_Data for this exercise_.
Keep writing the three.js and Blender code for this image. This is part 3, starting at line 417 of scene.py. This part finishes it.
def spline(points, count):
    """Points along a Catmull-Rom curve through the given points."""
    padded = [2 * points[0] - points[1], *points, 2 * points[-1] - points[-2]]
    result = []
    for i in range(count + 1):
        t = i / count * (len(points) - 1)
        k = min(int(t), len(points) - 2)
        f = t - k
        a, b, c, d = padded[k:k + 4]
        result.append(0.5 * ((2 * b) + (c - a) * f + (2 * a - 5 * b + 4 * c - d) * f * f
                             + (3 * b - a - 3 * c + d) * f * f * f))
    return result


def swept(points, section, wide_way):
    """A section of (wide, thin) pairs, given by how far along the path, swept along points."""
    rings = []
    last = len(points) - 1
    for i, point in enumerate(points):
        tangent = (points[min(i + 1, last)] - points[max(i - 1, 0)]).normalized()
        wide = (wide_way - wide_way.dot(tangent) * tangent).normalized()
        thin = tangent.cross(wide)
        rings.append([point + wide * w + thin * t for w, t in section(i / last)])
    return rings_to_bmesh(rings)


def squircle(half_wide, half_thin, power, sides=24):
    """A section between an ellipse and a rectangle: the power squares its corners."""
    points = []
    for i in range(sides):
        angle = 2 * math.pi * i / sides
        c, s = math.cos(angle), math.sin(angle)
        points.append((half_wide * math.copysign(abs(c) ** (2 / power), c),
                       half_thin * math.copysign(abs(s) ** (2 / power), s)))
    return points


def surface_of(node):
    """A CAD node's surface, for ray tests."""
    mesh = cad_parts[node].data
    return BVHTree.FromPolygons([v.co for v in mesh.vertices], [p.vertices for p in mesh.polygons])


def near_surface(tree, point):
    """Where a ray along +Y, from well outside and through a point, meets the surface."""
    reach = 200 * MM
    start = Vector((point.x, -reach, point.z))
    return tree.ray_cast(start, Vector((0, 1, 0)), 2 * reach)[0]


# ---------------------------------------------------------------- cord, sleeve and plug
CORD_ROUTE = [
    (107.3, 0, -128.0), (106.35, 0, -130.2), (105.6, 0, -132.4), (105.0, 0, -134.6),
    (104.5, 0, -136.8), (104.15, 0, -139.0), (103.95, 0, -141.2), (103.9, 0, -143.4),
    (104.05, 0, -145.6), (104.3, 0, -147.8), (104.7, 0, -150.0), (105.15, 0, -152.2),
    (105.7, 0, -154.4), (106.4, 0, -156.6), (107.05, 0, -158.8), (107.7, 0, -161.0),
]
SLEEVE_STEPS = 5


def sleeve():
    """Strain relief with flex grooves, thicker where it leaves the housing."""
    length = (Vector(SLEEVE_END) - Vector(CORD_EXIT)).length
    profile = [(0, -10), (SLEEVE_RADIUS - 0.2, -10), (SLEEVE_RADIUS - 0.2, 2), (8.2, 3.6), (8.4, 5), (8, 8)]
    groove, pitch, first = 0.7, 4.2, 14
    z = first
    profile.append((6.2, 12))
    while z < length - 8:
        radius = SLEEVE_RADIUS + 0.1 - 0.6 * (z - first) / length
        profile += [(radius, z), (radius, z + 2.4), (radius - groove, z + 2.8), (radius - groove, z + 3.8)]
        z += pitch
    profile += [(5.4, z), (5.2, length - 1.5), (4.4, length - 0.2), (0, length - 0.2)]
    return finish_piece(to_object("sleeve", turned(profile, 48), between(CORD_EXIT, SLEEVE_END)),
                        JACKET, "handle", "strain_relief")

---

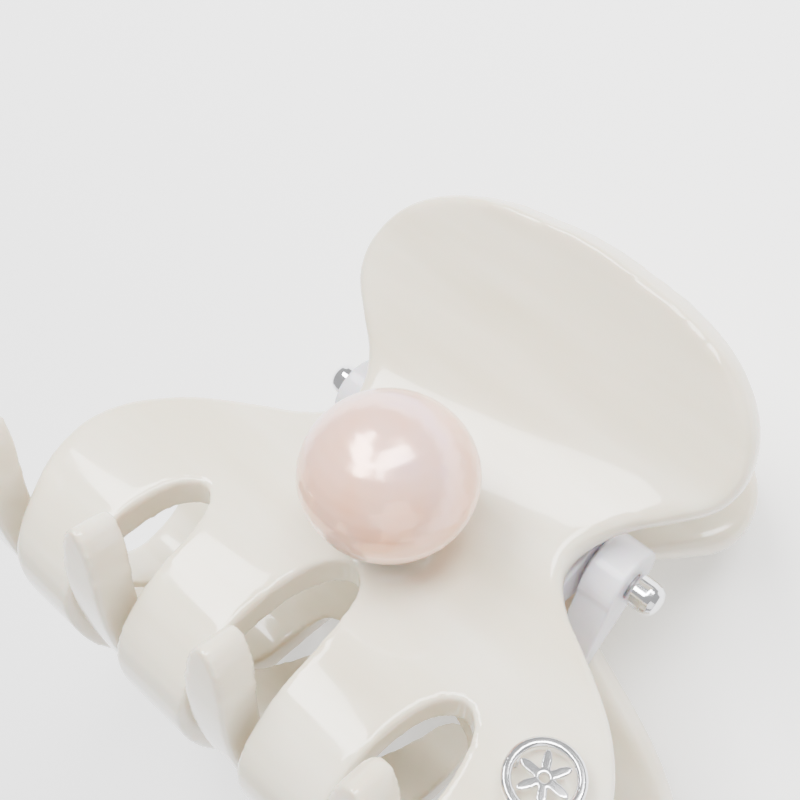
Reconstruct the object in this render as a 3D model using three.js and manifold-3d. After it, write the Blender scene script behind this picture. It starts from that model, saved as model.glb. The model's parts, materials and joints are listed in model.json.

_Given request_. Using the data above, reproduce exactly the lines from the line that contains "Keep writing the" through the line that contains "return tree.ray_cast(start, Vector((0, 1, 0)), 2", including both.

_Solution to this exercise_.
Keep writing the three.js and Blender code for this image. This is part 3, starting at line 417 of scene.py. This part finishes it.
def spline(points, count):
    """Points along a Catmull-Rom curve through the given points."""
    padded = [2 * points[0] - points[1], *points, 2 * points[-1] - points[-2]]
    result = []
    for i in range(count + 1):
        t = i / count * (len(points) - 1)
        k = min(int(t), len(points) - 2)
        f = t - k
        a, b, c, d = padded[k:k + 4]
        result.append(0.5 * ((2 * b) + (c - a) * f + (2 * a - 5 * b + 4 * c - d) * f * f
                             + (3 * b - a - 3 * c + d) * f * f * f))
    return result


def swept(points, section, wide_way):
    """A section of (wide, thin) pairs, given by how far along the path, swept along points."""
    rings = []
    last = len(points) - 1
    for i, point in enumerate(points):
        tangent = (points[min(i + 1, last)] - points[max(i - 1, 0)]).normalized()
        wide = (wide_way - wide_way.dot(tangent) * tangent).normalized()
        thin = tangent.cross(wide)
        rings.append([point + wide * w + thin * t for w, t in section(i / last)])
    return rings_to_bmesh(rings)


def squircle(half_wide, half_thin, power, sides=24):
    """A section between an ellipse and a rectangle: the power squares its corners."""
    points = []
    for i in range(sides):
        angle = 2 * math.pi * i / sides
        c, s = math.cos(angle), math.sin(angle)
        points.append((half_wide * math.copysign(abs(c) ** (2 / power), c),
                       half_thin * math.copysign(abs(s) ** (2 / power), s)))
    return points


def surface_of(node):
    """A CAD node's surface, for ray tests."""
    mesh = cad_parts[node].data
    return BVHTree.FromPolygons([v.co for v in mesh.vertices], [p.vertices for p in mesh.polygons])


def near_surface(tree, point):
    """Where a ray along +Y, from well outside and through a point, meets the surface."""
    reach = 200 * MM
    start = Vector((point.x, -reach, point.z))
    return tree.ray_cast(start, Vector((0, 1, 0)), 2 * reach)[0]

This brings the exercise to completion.